By James A. Beavers, CPA, CGMA, J.D., LL.M.

Business deductions for the use an RV taken on the returns of a corporate entity owned by the taxpayers were found to be evidence that the taxpayers had used the RV for commercial purposes, voiding a warranty on the RV.


Michele and Dan Harkins bought a Weekend Warrior toy hauler RV from The RV Factory in June 2016. They sold their home and planned to live in the RV full time with their children and travel the country. The Harkinses signed a one-year limited warranty when they purchased the vehicle. The warranty said, "Use of recreational vehicle for any commercial or rental purpose voids the warranty from the time that the vehicle is first used for a commercial or rental purpose and at all times thereafter."

The Harkinses signed the RV's warranty in their names, but they bought the vehicle in the name of Getaway Crew LLC, a company that was formed for Michele Harkins's travel agency business in which they were the only two members. Michele testified that they purchased the RV in the LLC's name for legal protection and tax purposes. The Harkinses listed the RV as a piece of property "used 50% or less in a qualified business use" on the Getaway Crew's tax returns in 2016, 2017, and 2018. Mrs. Harkins also testified during her deposition that she operated her travel business from the RV while the Harkinses were living in it.

The RV eventually needed repairs, which the Harkinses believed should be covered by the warranty. The RV Factory disagreed, claiming that the warranty was voided because Michele Harkins, by working in the RV, used it for commercial purposes. At this, the Harkinses sued The RV Factory for breach of warranty and violation of the Magnuson-Moss Warranty Act in district court.

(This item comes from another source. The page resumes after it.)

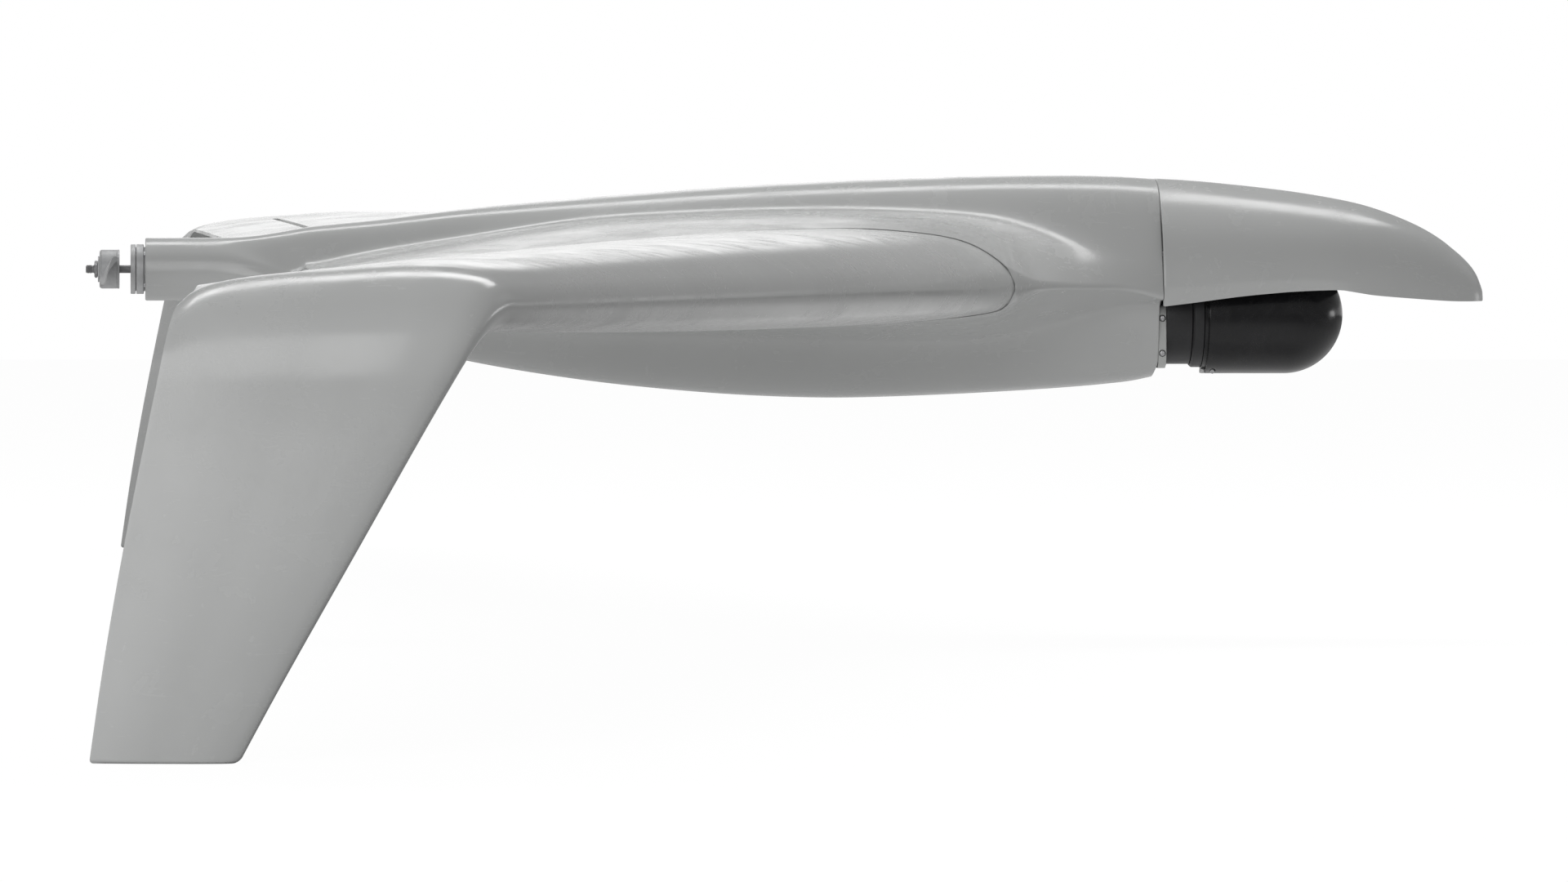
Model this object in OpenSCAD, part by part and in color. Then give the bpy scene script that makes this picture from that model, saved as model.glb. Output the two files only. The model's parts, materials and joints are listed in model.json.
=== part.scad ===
// Small flying-wing aircraft: a moulded centre body with plug-in swept wings,
// down-turned tip fins, a pusher motor in a tail tube, a beak-shaped nose
// fairing and a rolling sensor turret under it.
// Axes: +X nose, +Y left wing, +Z up. Millimetres.
// Stations are written from the tail tube's rear face (x = 0) and the thrust
// line (z = 0); every sub-part is then moved to the object's origin, which is
// the bottom centre of its box.

/* [Wing] */
// Spanwise position of each fin's mid plane
half_span = 1100; // [1060:5:1140]
// Radius of the spar's bend from wing to fin
bend_r = 34; // [30:1:40]
// Upward slope of the wing's leading edge, mm per mm
dihedral = 0.0095; // [0:0.0005:0.02]
// Thickness of the tip section as a multiple of the root section's
tip_thick = 1.44; // [1.2:0.02:1.6]
// Twist of the tip section, as trailing edge rise over chord
washout = 0.03; // [0.02:0.005:0.035]
// Facets of one side of the wing section
wing_facets = 16; // [12:1:20]

/* [Elevons] */
// Chord of each elevon aft of its hinge
elevon_chord = 52; // [46:1:56]
// Inboard end of the elevon cut-out
elevon_in = 500; // [460:5:540]
// Outboard end of the elevon cut-out
elevon_out = 1000; // [960:5:1010]
// Gap at each end of an elevon
elevon_gap = 1; // [0.8:0.1:1.5]
// Length of the servo arm and of the control horn, pivot to pivot
arm_len = 30; // [29.5:0.5:31]

/* [Centre body] */
// Wall over the hull's cavity, top and bottom
wall = 3; // [2.5:0.1:4]
// Outer radius of the tail tube
tube_r = 18; // [17.5:0.1:18.5]
// Gap at the wing seams
seam = 0.3; // [0.2:0.05:0.6]

/* [Motor and propeller] */
// Propeller diameter
prop_d = 254; // [228:1:280]
// Propeller pitch
prop_pitch = 165; // [130:5:180]
// Motor shaft radius
shaft_r = 2.25; // [2.2:0.05:2.3]
// Radius of the shaft's threaded end
thread_r = 2.5; // [2.4:0.05:2.6]
// Radius of the motor's visible end discs
motor_r = 14.2; // [13.8:0.1:14.6]

/* [Nose and turret] */
// Wall of the nose fairing
nose_wall = 2.2; // [1.8:0.1:2.6]
// Radius of the turret dome
dome_r = 33.7; // [33:0.1:34]
// Height of the turret axis over the thrust line
turret_z = -25.9; // [-26.5:0.1:-25]

/* [Spars] */
// Radius of the main joiner tube
spar_r = 6; // [5:0.5:7]
// Length of the main joiner tube in each wing
spar_reach = 270; // [200:10:290]
// Radius of the rear joiner tube
rear_spar_r = 4; // [3:0.5:4.5]

/* [Hidden] */
root_y = 150;         // wing root plane
root_z = -7.2;        // height of the wing path at the root
body_nose_x = 577.7;  // front face of the centre body
nose_tip_x = 765.8;
shaft_end_x = -34.1;
foot_z = -209.4;      // bottom of the fins
centre_x = (nose_tip_x + shaft_end_x) / 2;
clearance = 0.05;     // radial, round rods and pins in their holes
snug = 0.02;          // radial, for tighter fits
sides = [-1, 1];      // right, left
$fn = 64;

foam = [0.80, 0.81, 0.80];
carbon = [0.12, 0.12, 0.13];
brass = [0.75, 0.60, 0.15];
servo_black = [0.13, 0.13, 0.14];
arm_white = [0.90, 0.90, 0.88];
horn_black = [0.15, 0.15, 0.15];

// ---------- curves ----------
function mix(a, b, t) = a + (b - a) * t;
function clamp01(t) = min(1, max(0, t));
function ease(t) = let (c = clamp01(t)) c * c * (3 - 2 * c);
function segment(table, x, i = 0) =
  i >= len(table) - 2 || x < table[i + 1][0] ? i : segment(table, x, i + 1);
function secant(table, i) =
  (table[i + 1][1] - table[i][1]) / (table[i + 1][0] - table[i][0]);
// Slope at a station: harmonic mean of its neighbours, flat at a turning point
function slope(table, i) = i == 0 ? secant(table, 0)
  : i == len(table) - 1 ? secant(table, len(table) - 2)
  : let (a = secant(table, i - 1), b = secant(table, i)) a * b <= 0 ? 0 : 2 * a * b / (a + b);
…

The RV Factory moved for summary judgment. A court will grant summary judgment if the record shows there is no genuine issue of material fact and the moving party is entitled to judgment as a matter of law.

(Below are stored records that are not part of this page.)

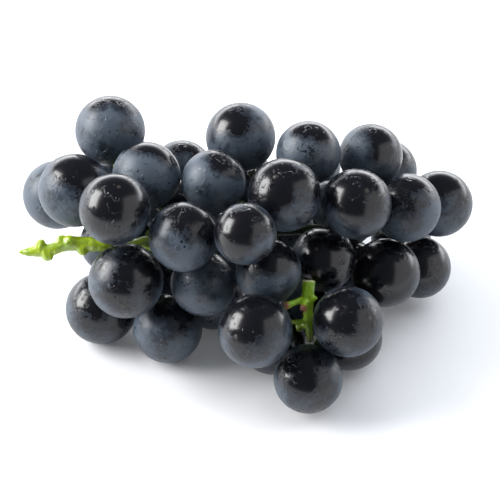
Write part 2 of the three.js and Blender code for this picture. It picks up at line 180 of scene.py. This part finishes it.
def coordinates(tree, name):
    """The coordinates of that name, as a socket."""
    return Socket(tree, tree.nodes.new("ShaderNodeTexCoord").outputs[name])


def attribute(place, name):
    return place.node("Attribute", {}, output="Fac", attribute_name=name)


def new_material(name, colour, roughness):
    """A material, its shader and its Object coordinates."""
    material = bpy.data.materials.new(name)
    material.use_nodes = True
    material.diffuse_color = colour
    shader = material.node_tree.nodes["Principled BSDF"]
    shader.inputs["Base Color"].default_value = colour
    shader.inputs["Roughness"].default_value = roughness
    return material, shader, coordinates(material.node_tree, "Object")


# The skin is near black and shiny, under a thin blue-grey wax that is rubbed off in patches.
SKIN = (0.004, 0.004, 0.006, 1)
WAX = (0.060, 0.080, 0.106, 1)
WAX_THIN = (0.012, 0.016, 0.024, 1)
SCAR_BROWN = (0.035, 0.028, 0.024, 1)
PATCH = 7 * MM  # sizes across, of the wax's patches and the tatters of their edges
TATTER = 2.2 * MM
SPECK = 1.5 * MM  # of the specks without wax, and the crowds that they come in
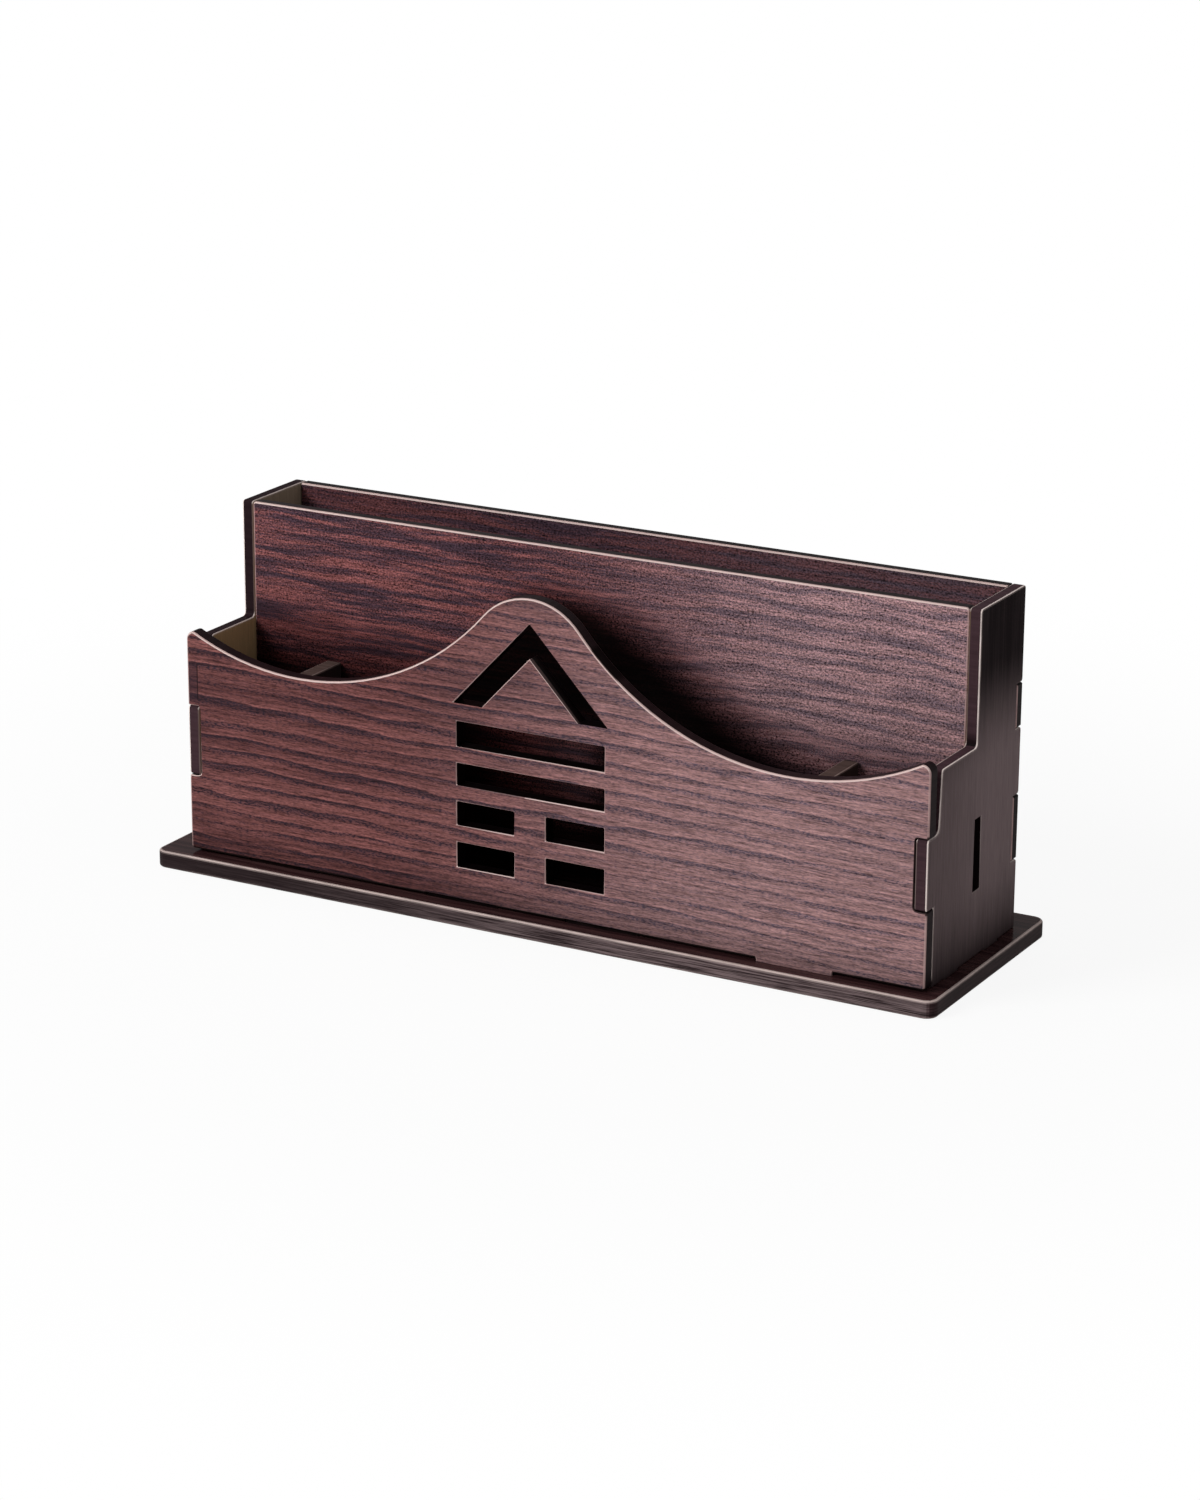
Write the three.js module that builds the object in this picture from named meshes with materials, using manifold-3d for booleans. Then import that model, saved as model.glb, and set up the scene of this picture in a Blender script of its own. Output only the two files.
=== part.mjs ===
// Pen stand with a card pocket, slotted together from flat boards.
// Millimetres. +X is the right end, +Y the rear, +Z up.
// The origin is the centre of the base plate's underside.
import * as THREE from "three";
import { mergeVertices } from "three/addons/utils/BufferGeometryUtils.js";
import Module from "manifold-3d";

const wasm = await Module();
wasm.setup();

// Board thicknesses
const BASE_THICKNESS = 5.5;
const FRONT_THICKNESS = 5;
const DIVIDER_THICKNESS = 5;
const SIDE_THICKNESS = 4;
const MIDDLE_THICKNESS = 4;
const BACK_THICKNESS = 4;

// How far the base plate stands out past the box on each side
const LEFT_LEDGE = 10.25;
const RIGHT_LEDGE = 5.25;
const FRONT_LEDGE = 5.5;
const REAR_LEDGE = 12.25;
const BASE_CORNER_RADIUS = 3.75;

// The box, its heights measured from the top of the base plate, and how far left of its middle the crest is
const BOX_WIDTH = 250;
const BOX_DEPTH = 63;
const CREST_SHIFT = 3.9;
const TALL_HEIGHT = 105;
const LEFT_SHOULDER_HEIGHT = 68;
const RIGHT_SHOULDER_HEIGHT = 64.25;
const PEN_POCKET_DEPTH = 27;
const SHOULDER_FILLET = 1.5;
const BOARD_CORNER_RADIUS = 1;

// Waved top of the front board: two dips, each placed from its own end, and the crest between them
const LEFT_DIP = { inset: 41, height: 61.7 };
const RIGHT_DIP = { inset: 43.75, height: 57.5 };
const CREST_TOP = 97.9;
const CREST_RADIUS = 21;
const FRONT_CORNER_RADIUS = 2.5;
const FRONT_REVEAL = 0.75;

// Pierced ornament of the front board: a chevron over two whole and two split bars
const CHEVRON_HALF_WIDTH = 26.2;
const CHEVRON_INNER_HALF_WIDTH = 16.3;
const CHEVRON_FOOT = 62.5;
const CHEVRON_RISE = 27.8;
const CHEVRON_INNER_RISE = 17.3;
const BAR_HALF_WIDTH = 25.1;
const SPLIT_BRIDGE = 10.7;
const SPLIT_BARS = [{ bottom: 11.2, height: 7.9 }, { bottom: 24.4, height: 7.5 }];
const WHOLE_BARS = [{ bottom: 36.9, height: 7 }, { bottom: 49, height: 7.9 }];

// Tongue of each side board, seen in a notch at the end of the front board
const LEFT_TONGUE = { bottom: 25, height: 22 };
const RIGHT_TONGUE = { bottom: 24.3, height: 21.3 };
const TONGUE_FILLET = 2.25;
const NOTCH_LOWER_RADIUS = 1.5;
const NOTCH_UPPER_RADIUS = 0.75;
const SHOULDER_SETBACK = 3.5;
const TONGUE_SETBACK = 2.25;

// Fingers at the ends of the back board, through the rear edges of the side boards
const BACK_FINGERS = [{ bottom: 21.5, height: 20.25 }, { bottom: 62.25, height: 13.75 }];

// Stub tenons at the ends of the middle board, in a slot of each side board
const STUB_BOTTOM = 20.75;
const STUB_HEIGHT = 21.5;
const STUB_RECESS = 2.5;

// Dividers of the pen pocket
const LEFT_DIVIDER = { inset: 33, height: 57.75 };
const RIGHT_DIVIDER = { inset: 39.75, height: 54 };
const DIVIDER_TENON_BOTTOM = 20;
const DIVIDER_TENON_HEIGHT = 15;
const DIVIDER_TENON_RECESS = 0.5;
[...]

The district court's decision

The court found that the material facts were undisputed and granted The RV Factory's motion for summary judgment.

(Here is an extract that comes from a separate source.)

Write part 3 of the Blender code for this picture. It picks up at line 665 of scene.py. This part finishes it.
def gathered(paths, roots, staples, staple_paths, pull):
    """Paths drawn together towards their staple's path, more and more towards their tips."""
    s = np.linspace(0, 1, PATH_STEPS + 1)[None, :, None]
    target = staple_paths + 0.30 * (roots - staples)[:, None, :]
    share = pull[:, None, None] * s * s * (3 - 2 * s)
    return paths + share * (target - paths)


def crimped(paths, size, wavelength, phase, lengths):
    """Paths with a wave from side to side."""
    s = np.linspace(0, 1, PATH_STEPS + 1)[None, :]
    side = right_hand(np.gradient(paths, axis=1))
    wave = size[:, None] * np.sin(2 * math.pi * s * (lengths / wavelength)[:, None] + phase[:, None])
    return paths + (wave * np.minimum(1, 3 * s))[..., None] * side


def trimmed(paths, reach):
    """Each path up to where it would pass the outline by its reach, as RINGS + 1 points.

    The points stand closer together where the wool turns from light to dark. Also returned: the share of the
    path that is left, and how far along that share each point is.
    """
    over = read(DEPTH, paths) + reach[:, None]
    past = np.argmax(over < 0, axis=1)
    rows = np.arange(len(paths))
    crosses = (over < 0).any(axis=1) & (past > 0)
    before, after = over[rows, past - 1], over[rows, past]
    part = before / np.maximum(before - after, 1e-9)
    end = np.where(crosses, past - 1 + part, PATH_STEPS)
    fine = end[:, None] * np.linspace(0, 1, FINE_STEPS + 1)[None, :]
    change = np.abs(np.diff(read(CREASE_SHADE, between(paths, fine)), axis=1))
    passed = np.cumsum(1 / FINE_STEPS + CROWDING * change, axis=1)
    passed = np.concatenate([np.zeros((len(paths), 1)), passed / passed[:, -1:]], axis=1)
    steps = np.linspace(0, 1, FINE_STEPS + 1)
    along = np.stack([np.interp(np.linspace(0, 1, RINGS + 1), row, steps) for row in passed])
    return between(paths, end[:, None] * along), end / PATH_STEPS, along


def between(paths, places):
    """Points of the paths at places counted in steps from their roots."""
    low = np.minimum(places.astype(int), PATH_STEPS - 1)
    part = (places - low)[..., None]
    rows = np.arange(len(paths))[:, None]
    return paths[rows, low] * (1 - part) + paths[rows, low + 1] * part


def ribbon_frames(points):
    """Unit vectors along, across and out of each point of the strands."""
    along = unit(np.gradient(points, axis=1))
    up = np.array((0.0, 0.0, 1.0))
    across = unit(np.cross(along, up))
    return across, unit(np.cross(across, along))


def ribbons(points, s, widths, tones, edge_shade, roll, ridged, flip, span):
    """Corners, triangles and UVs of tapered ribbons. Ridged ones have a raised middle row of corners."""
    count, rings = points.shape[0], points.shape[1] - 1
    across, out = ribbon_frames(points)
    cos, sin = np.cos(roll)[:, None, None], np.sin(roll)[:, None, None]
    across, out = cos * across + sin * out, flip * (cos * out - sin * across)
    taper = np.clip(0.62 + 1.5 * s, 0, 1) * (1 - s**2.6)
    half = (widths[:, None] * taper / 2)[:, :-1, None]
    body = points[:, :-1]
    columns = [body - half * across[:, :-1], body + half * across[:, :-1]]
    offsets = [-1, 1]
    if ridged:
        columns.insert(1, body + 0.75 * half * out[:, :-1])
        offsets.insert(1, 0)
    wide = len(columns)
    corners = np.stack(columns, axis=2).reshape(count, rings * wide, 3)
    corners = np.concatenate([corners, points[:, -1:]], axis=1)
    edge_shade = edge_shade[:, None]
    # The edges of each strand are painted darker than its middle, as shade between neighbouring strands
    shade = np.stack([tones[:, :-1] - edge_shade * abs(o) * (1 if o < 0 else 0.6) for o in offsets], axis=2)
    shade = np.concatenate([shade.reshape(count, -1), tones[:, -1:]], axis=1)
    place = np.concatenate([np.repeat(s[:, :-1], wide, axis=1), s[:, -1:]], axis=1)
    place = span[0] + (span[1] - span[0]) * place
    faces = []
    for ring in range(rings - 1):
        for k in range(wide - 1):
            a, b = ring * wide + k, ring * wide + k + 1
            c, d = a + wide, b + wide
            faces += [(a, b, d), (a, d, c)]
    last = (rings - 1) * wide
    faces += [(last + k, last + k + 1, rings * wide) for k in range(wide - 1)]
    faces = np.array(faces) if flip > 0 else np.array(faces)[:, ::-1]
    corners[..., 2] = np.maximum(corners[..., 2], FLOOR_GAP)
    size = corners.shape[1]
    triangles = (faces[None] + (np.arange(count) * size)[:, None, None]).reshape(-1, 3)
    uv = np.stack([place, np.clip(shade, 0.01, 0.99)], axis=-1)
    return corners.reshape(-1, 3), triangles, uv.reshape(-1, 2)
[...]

The court observed that a corporate entity, Getaway Crew LLC, purchased the RV; Michele Harkins testified that she and her husband purchased the vehicle in the LLC's name for tax benefits; on the Getaway Crew's tax returns, the RV was listed as a business expense; and Michele Harkins said that she worked remotely out of the RV while her family was living in it. Thus, there was no genuine issue as to whether the plaintiffs used the RV for a commercial purpose. Because the Harkinses signed a limited warranty with The RV Factory that said the warranty would be void if the RV was used for a commercial or rental purpose, the warranty was void.

The Harkinses argued a genuine dispute of material fact existed because they paid for the RV with their own money. The court, however, found this to be immaterial. Where the money used to pay for the RV came from did not create a dispute as to whether a corporate entity signed the purchase agreement for the vehicle and included it as a business expense on its tax returns.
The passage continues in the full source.